Towards Predicting Any Human Trajectory In Context
Ryo Fujii, Hideo Saito, Ryo Hachiuma
TL;DR
TrajICL tackles the challenge of adapting pedestrian trajectory predictors to diverse real-world environments without on-device fine-tuning. It introduces STES to select spatio-temporally similar in-context demonstrations and PG-ES to refine selection using predicted futures, all trained on a large synthetic MOTSynth dataset to boost generalization. The framework is implemented on a Transformer-based predictor with RCPE and SRPE, and uses a two-stage training scheme (VTP and in-context training) with a min-over-K loss.

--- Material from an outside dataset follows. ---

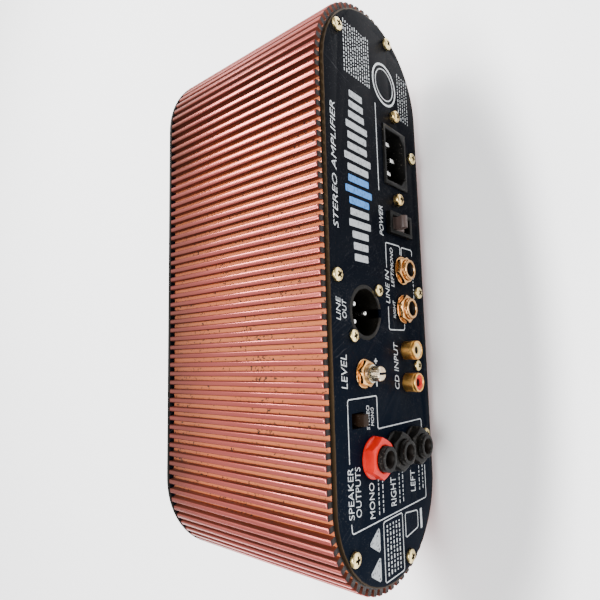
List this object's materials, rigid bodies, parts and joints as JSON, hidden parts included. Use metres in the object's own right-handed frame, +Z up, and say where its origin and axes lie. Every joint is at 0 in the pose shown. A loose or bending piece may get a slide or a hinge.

Empirical results show strong in-domain and cross-domain performance, often surpassing fine-tuned baselines, while maintaining suitability for edge devices; however, inference cost and pool quality remain areas for future improvement.
Abstract
Predicting accurate future trajectories of pedestrians is essential for autonomous systems but remains a challenging task due to the need for adaptability in different environments and domains. A common approach involves collecting scenario-specific data and performing fine-tuning via backpropagation. However, the need to fine-tune for each new scenario is often impractical for deployment on edge devices. To address this challenge, we introduce TrajICL, an In-Context Learning (ICL) framework for pedestrian trajectory prediction that enables adaptation without fine-tuning on the scenario-specific data at inference time without requiring weight updates. We propose a spatio-temporal similarity-based example selection (STES) method that selects relevant examples from previously observed trajectories within the same scene by identifying similar motion patterns at corresponding locations. To further refine this selection, we introduce prediction-guided example selection (PG-ES), which selects examples based on both the past trajectory and the predicted future trajectory, rather than relying solely on the past trajectory. This approach allows the model to account for long-term dynamics when selecting examples. Finally, instead of relying on small real-world datasets with limited scenario diversity, we train our model on a large-scale synthetic dataset to enhance its prediction ability by leveraging in-context examples. Extensive experiments demonstrate that TrajICL achieves remarkable adaptation across both in-domain and cross-domain scenarios, outperforming even fine-tuned approaches across multiple public benchmarks. Project Page: https://fujiry0.github.io/TrajICL-project-page/.